このDF-17は極超音速滑空ミサイルのため、ミサイル防衛が困難です。米軍もこれを迎撃する能力はないとしています。
さらに、中国の新型ICBMであるDF-41は射程距離約12,000キロメートルです。その弾道弾はマーブ(MIRV)と呼ばれ、複数の核弾頭を装備し、それぞれが違う目標を攻撃できます。DF-41には、弾頭が最大で10個入っています。10個の弾頭は別の方角に飛んで行けるので、このミサイルを同時に多数、発射されたら、アメリカのミサイル防衛システムでもすべてを撃ち落すのは極めて難しいのです。
イギリスの研究機関によると、DF-41を32基配備できたら、中国はアメリカの人口5万以上の都市をすべて破壊することが可能になるそうです。アメリカはDF-41に大変な脅威を感じています。
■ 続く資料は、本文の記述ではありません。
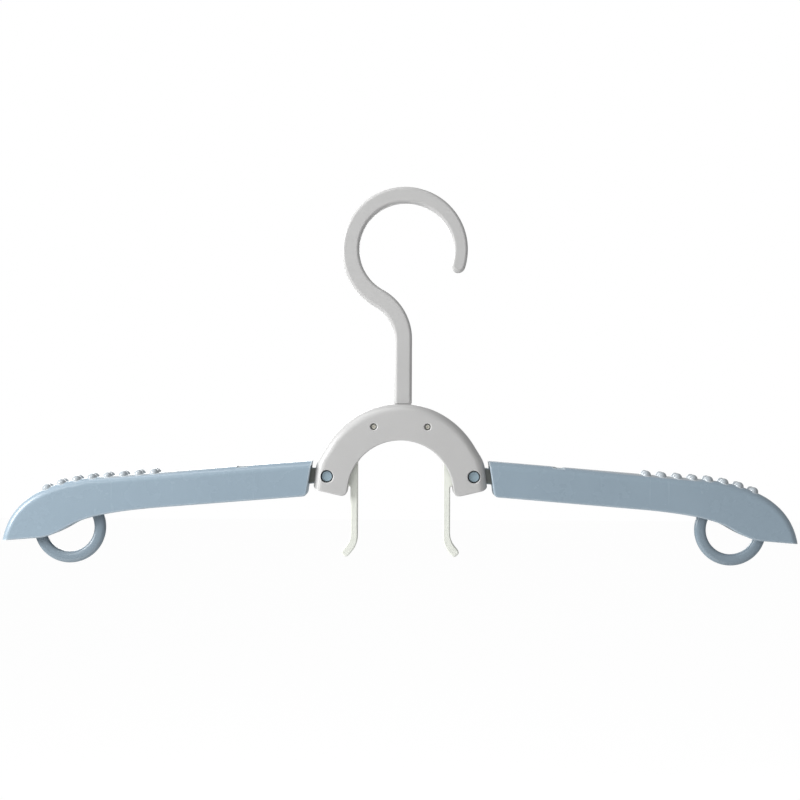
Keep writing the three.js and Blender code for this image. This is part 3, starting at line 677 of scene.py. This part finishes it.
class Graph:
    """Adds nodes and links to the node tree of a material or of the world."""

    def __init__(self, owner):
        owner.use_nodes = True
        self.owner = owner
        self.nodes = owner.node_tree.nodes
        self.links = owner.node_tree.links

    def give(self, node, key, value):
        """An input of a node, from the output of another node or as a plain value."""
        if isinstance(value, bpy.types.NodeSocket):
            self.links.new(value, node.inputs[key])
        else:
            node.inputs[key].default_value = value

    def node(self, kind, inputs=None, **settings):
        made = self.nodes.new(kind)
        for key, value in settings.items():
            setattr(made, key, value)
        for key, value in (inputs or {}).items():
            self.give(made, key, value)
        return made

    def place(self):
        return self.node("ShaderNodeTexCoord").outputs["Object"]

    def light_path(self, name):
        return self.node("ShaderNodeLightPath").outputs[name]

    def maths(self, operation, first, second=0.0):
        return self.node("ShaderNodeMath", {0: first, 1: second}, operation=operation).outputs[0]

    def noise(self, kind, stretch=EVEN):
        scale, detail, roughness = kind
        place = self.node("ShaderNodeMapping", {"Vector": self.place(), "Scale": stretch})
        return self.node("ShaderNodeTexNoise", {
            "Vector": place.outputs["Vector"], "Scale": scale, "Detail": detail, "Roughness": roughness,
        }).outputs["Fac"]

    def spread(self, value, given, wanted):
        """The value moved from one range to another, and held inside it."""
        return self.node("ShaderNodeMapRange", {
            "Value": value,
            "From Min": given[0], "From Max": given[1],
            "To Min": wanted[0], "To Max": wanted[1],
        }).outputs["Result"]

    def mixed(self, share, first, second):
        """A colour between two, each of them a tone or the output of a node."""
        colours = {key: value if isinstance(value, bpy.types.NodeSocket) else (*value, 1)
                   for key, value in (("A", first), ("B", second))}
        return self.node("ShaderNodeMix", {"Factor": share, **colours}, data_type="RGBA").outputs["Result"]

    def bump(self, height, strength, depth, below=None):
        inputs = {"Height": height, "Strength": strength, "Distance": depth * MM}
        if below is not None:
            inputs["Normal"] = below
        return self.node("ShaderNodeBump", inputs).outputs["Normal"]

    def surface(self, **inputs):
        """Inputs of the material's own shader, by name, with _ for a space."""
        for key, value in inputs.items():
            self.give(self.nodes["Principled BSDF"], key.replace("_", " "), value)


def pigment(graph, dark, light):
    """Cloudy pigment with fine flecks."""
    fleck = graph.spread(graph.noise(FLECK), NOISE, FLECK_TONE)
    return graph.mixed(graph.spread(graph.maths("ADD", graph.noise(CLOUD), fleck), NOISE, ALL), dark, light)


def at_pin_ends(graph):
    """1 at the ends of the pins, near the faces of the arch, and 0 in the middle of the depth: where
    painted shade goes, in the middle on the links and at the pin ends on the levers.
    """
    across = graph.node("ShaderNodeSeparateXYZ", {"Vector": graph.place()}).outputs["Y"]
    return graph.spread(graph.maths("ABSOLUTE", across), [distance * MM for distance in PIN_TONE], ALL)


def edge_wear_and_highlight(graph, rubbed):
    """Where the surface turns sharply, more so in rubbed patches: 1 on an edge and 0 on a flat. It places
    pale edges that are partly wear and partly painted highlight.
    """
    eased = graph.node("ShaderNodeBevel", {"Radius": WEAR_AND_HIGHLIGHT_RADIUS * MM}, samples=WEAR_AND_HIGHLIGHT_SAMPLES)
    plain = graph.node("ShaderNodeNewGeometry")
    normals = {0: eased.outputs["Normal"], 1: plain.outputs["Normal"]}
    alike = graph.node("ShaderNodeVectorMath", normals, operation="DOT_PRODUCT").outputs["Value"]
    edges = graph.spread(alike, EDGE_TURN, ALL)
    return graph.maths("MULTIPLY", edges, graph.spread(rubbed, PATCHES, PATCH_WEAR_AND_HIGHLIGHT))


def plastic(name, dark, light, worn_and_highlit, roughness, grain, middle=None, pin_end_shade=None, grip=None):
    """Moulded plastic: cloudy pigment, fine grain, faint flow waves, rubbed patches and pale edges, partly
    wear and partly painted highlight.

    The middle of the depth and the pins' ends can take a tone of painted shade, and the grip bumps marked
    on the mesh a paler tone of painted sheen.
    """
    graph = Graph(bpy.data.materials.new(name))
    colour = pigment(graph, dark, light)
    # The middle tone and the pin-end tone are painted shade: on the links' necks in the gap beside the
    # arch, and inside the holes round the lever pins.
    if middle:
        colour = graph.mixed(at_pin_ends(graph), middle, colour)
    if pin_end_shade:
        colour = graph.mixed(at_pin_ends(graph), colour, pin_end_shade)
    rubbed = graph.noise(RUBBED)
    patches = graph.spread(rubbed, NOISE, (roughness + ROUGHER, roughness - SMOOTHER))
    scratches = graph.spread(graph.noise(SCRATCHES, SCRATCH_STRETCH), SCRATCH_PEAKS, SCRATCH_ROUGHNESS)
    rough = graph.maths("ADD", patches, scratches)
    # The paler grip tone is painted sheen on the bumps; their lower roughness is real gloss.
    if grip:
        marked = graph.node("ShaderNodeAttribute", attribute_name="grip").outputs["Fac"]
        colour = graph.mixed(marked, colour, grip)
        rough = graph.maths("SUBTRACT", rough, graph.spread(marked, ALL, GRIP_GLOSS))
    waves = graph.bump(graph.noise(WAVES), WAVE_STRENGTH, WAVE_DEPTH)
    normal = graph.bump(graph.noise(GRAIN), grain, GRAIN_DEPTH, waves)
    # Pale edges: partly wear and partly painted highlight along the edges.
    colour = graph.mixed(edge_wear_and_highlight(graph, rubbed), colour, worn_and_highlit)
    graph.surface(Base_Color=colour, Roughness=rough, Normal=normal, IOR=PLASTIC_IOR)
    return graph.owner


def spring_wire():
    graph = Graph(bpy.data.materials.new("drawn_spring_wire"))
    drawn = graph.noise(DRAWN, DRAWN_STRETCH)
    tone = graph.mixed(drawn, (0.42, 0.42, 0.43), (0.62, 0.62, 0.63))
    rough = graph.spread(drawn, NOISE, WIRE_ROUGHNESS)
    normal = graph.bump(drawn, WIRE_GROOVE_STRENGTH, WIRE_GROOVE)
    graph.surface(Base_Color=tone, Roughness=rough, Normal=normal, Metallic=1.0)
    return graph.owner


# The pale worn tones of these plastics are partly wear and partly painted highlight along the edges.
warm_grey = plastic(
    "warm_grey_moulded", dark=(0.466, 0.465, 0.462), light=(0.491, 0.49, 0.487), worn_and_highlit=(0.6, 0.6, 0.595),
    roughness=0.32, grain=0.2)
# The grip tone, paler than the arm, is painted sheen on the bumps, for their glossy highlights.
blue_grey = plastic(
    "blue_grey_moulded", dark=(0.264, 0.341, 0.406), light=(0.277, 0.357, 0.424), worn_and_highlit=(0.7, 0.76, 0.8),
    roughness=0.27, grain=0.14, grip=(0.37, 0.41, 0.44))
# The ring's blue is a darker copy of the arms' blue: painted shade, for the shadow of the arm over the
# ring.
ring_blue_shaded = plastic(
    "ring_moulded_painted_shade", dark=(0.206, 0.264, 0.313), light=(0.222, 0.283, 0.333), worn_and_highlit=(0.25, 0.3, 0.34),
    roughness=0.28, grain=0.14)
# The links' near-black middle tone is painted shade, for the shadow on the necks deep in the gap between
# arm and arch; the pins' ends keep the blue.
pin_blue = plastic(
    "blue_pin_moulded", dark=(0.278, 0.372, 0.43), light=(0.298, 0.395, 0.455), worn_and_highlit=(0.3, 0.39, 0.45),
    roughness=0.35, grain=0.12, middle=(0.14, 0.15, 0.14))
# The darker warm tone at the ends of the lever pins is painted shade, for the shadow inside the holes round
# them.
ivory = plastic(
    "ivory_moulded", dark=(0.705, 0.724, 0.665), light=(0.745, 0.764, 0.705), worn_and_highlit=(0.8, 0.81, 0.765),
    roughness=0.34, grain=0.05, pin_end_shade=(0.41, 0.385, 0.32))
steel = spring_wire()


# Pieces.
def to_row(bm, side=1, on_arm=False):
    """From a piece's own frame in millimetres to the row frame in metres."""
    if side < 0:
        mirrored(bm)
    if on_arm:
        tilt = Matrix.Rotation(side * math.radians(DROOP), 4, "Y")
        bm.transform(Matrix.Translation((side * HINGE_X, 0, HINGE_Z)) @ tilt)
    bm.transform(Matrix.Diagonal((MM, MM, MM, 1)) @ Matrix.Translation((-SEAT[0], 0, -SEAT[1])))
    return bm


def piece(name, bm, node, body, material, edge=BREAK):
    mesh = bpy.data.meshes.new(name)
    bmesh.ops.dissolve_limit(bm, angle_limit=math.radians(SAME_PLANE), verts=bm.verts, edges=bm.edges)
    bm.to_mesh(mesh)
    bm.free()
    obj = in_scene(name, mesh)
    mesh.materials.append(material)
    mesh.shade_smooth()
    if edge:
        bevel = obj.modifiers.new("moulded edges", "BEVEL")
        bevel.width, bevel.segments = edge * MM, BREAK_STEPS
        bevel.limit_method, bevel.angle_limit = "ANGLE", math.radians(SOFT_ANGLE)
    mesh.set_sharp_from_angle(angle=math.radians(SHARP_ANGLE if edge else SOFT_ANGLE))
    weight = obj.modifiers.new("weighted normals", "WEIGHTED_NORMAL")
    weight.keep_sharp = True
    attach(obj, body)
    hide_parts(node)
    return obj


front, rear = make_shells()
piece("hook_moulding", to_row(make_hook()), "hook", "hook", warm_grey)
piece("arch_front_moulding", to_row(front), "arch_front_shell", "arch", warm_grey)
piece("arch_rear_moulding", to_row(rear), "arch_rear_shell", "arch", warm_grey)
arm_form, link_form, ring_form, lever_form = make_arm(), make_link(), make_ring(), make_lever()
for side, where in ((1, "right"), (-1, "left")):
    arm, lever = f"{where}_arm", f"{where}_lever"
    piece(f"{arm}_moulding", to_row(arm_form.copy(), side, True), arm, arm, blue_grey)
    piece(f"{where}_link_moulding", to_row(link_form.copy(), side, True), f"{where}_link", arm,
          pin_blue)
    piece(f"{where}_ring_moulding", to_row(ring_form.copy(), side, True), f"{where}_ring", arm,
          ring_blue_shaded, edge=0)
    piece(f"{lever}_moulding", to_row(lever_form.copy(), side), lever, lever,
          ivory, edge=LEVER_BREAK)
    spring = piece(f"{lever}_coil", to_row(make_spring(), side), f"{lever}_spring", "arch",
                   steel, edge=0)
    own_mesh(spring)

# Camera, square to the front faces: millimetres.
PIXEL = 0.5262  # millimetres a pixel at the front faces
FRAME = 800  # pixels across
DISTANCE = 650  # from the lens to the front faces
CENTRE = (-2.3, -104.95)  # x and z at the middle of the picture, from the seat
ROLL = 0.27  # degrees, as in the photo
SENSOR = 36
NEAR, FAR = 10, 20000  # nothing nearer or farther is seen


def make_camera():
    data = bpy.data.cameras.new("camera")
    data.sensor_width = SENSOR
    data.lens = SENSOR * DISTANCE / (PIXEL * FRAME)
    data.clip_start, data.clip_end = NEAR * MM, FAR * MM
    camera = in_scene("camera", data)
    camera.location = (CENTRE[0] * MM, -(DISTANCE + DEPTH / 2) * MM, CENTRE[1] * MM)
    camera.rotation_euler = (math.pi / 2, -math.radians(ROLL), 0)
    bpy.context.scene.camera = camera


# Surroundings: sizes in metres.
FLOOR_HEIGHT, FLOOR_SIZE = -0.75, 6
PAINT, PAINT_ROUGHNESS = (0.86, 0.86, 0.86, 1), 0.9
WHITE = (1, 1, 1, 1)
GLOW, GLOW_SHARE = 1.16, 0.8  # of the floor, as the camera sees it
WORLD_LIGHT, WORLD_MIRRORED = 0.3, 0.6


def pale_floor():
    """Pale matt paint that takes a shadow, and still reads as white from the camera."""
    graph = Graph(bpy.data.materials.new("pale_floor"))
    graph.surface(Base_Color=PAINT, Roughness=PAINT_ROUGHNESS)
    glow = graph.node("ShaderNodeEmission", {"Color": WHITE, "Strength": GLOW}).outputs[0]
    share = graph.maths("MULTIPLY", graph.light_path("Is Camera Ray"), GLOW_SHARE)
    paint = graph.nodes["Principled BSDF"].outputs[0]
    mix = graph.node("ShaderNodeMixShader", {0: share, 1: paint, 2: glow}).outputs[0]
    graph.give(graph.nodes["Material Output"], "Surface", mix)
    return graph.owner


def make_floor():
    bm = bmesh.new()
    bmesh.ops.create_grid(bm, x_segments=1, y_segments=1, size=FLOOR_SIZE)
    moved_by(bm, (0, 0, FLOOR_HEIGHT))
    mesh = bpy.data.meshes.new("floor")
    bm.to_mesh(mesh)
    bm.free()
    mesh.materials.append(pale_floor())
    in_scene("floor", mesh)


def make_world():
    """A white room: dim as a light, brighter in reflections, and white where the camera sees it."""
    world = bpy.data.worlds.new("studio")
    bpy.context.scene.world = world
    graph = Graph(world)
    background = graph.nodes["Background"]
    level = graph.spread(graph.light_path("Is Glossy Ray"), ALL, (WORLD_LIGHT, WORLD_MIRRORED))
    graph.give(background, "Color", WHITE)
    graph.give(background, "Strength", graph.maths("MAXIMUM", graph.light_path("Is Camera Ray"), level))


# Softboxes, all turned to the middle of the object: place and size in metres, power in watts.
MIDDLE = Vector((0, 0, -0.1))


def softbox(name, place, size, power):
    data = bpy.data.lights.new(name, "AREA")
    data.shape, data.size, data.size_y = "RECTANGLE", size[0], size[1]
    data.energy = power
    light = in_scene(name, data)
    light.location = place
    light.rotation_euler = (MIDDLE - Vector(place)).to_track_quat("-Z", "Y").to_euler()


make_camera()
make_floor()
softbox("key", (-1.0, -0.39, 0.22), (0.55, 0.55), 15.1)
softbox("glint", (-0.5, -0.75, 0.25), (0.14, 0.3), 0.95)
softbox("bounce", (-0.1, -0.5, -0.65), (0.8, 0.4), 1.3)
softbox("top", (-0.3, -0.35, 0.72), (0.9, 0.3), 2.9)
softbox("rear", (-0.3, 1.0, 0.2), (0.9, 0.6), 7)
make_world()

bpy.context.scene.view_settings.view_transform = "Standard"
また、中国が南シナ海にアメリカ本土を狙える潜水艦発射弾道ミサイルJL-3を配備できれば、アメリカが核による脅しをかけることは極めて困難になります。要するに、一発どころか多数の核ミサイルで報復できるようになるからです。それは日本にとって「核の傘」がなくなることを意味します。
このような状況では、米軍が中国の地域戦争に介入しにくくなるため、かえって局地的戦争は起きやすくなります。この局地的な争いでも中国は核を使うことがあり得ますし、そこに米軍が介入できても、中国は低出力核で反撃する可能性も出てきたのです。中国の低出力核の開発は、米中間での核戦争を現実のものにしかねないと捉えるべきでしょう。
日本も中距離核戦力(INF)の配備などを進め、抑止力を強化すべきだと言えます。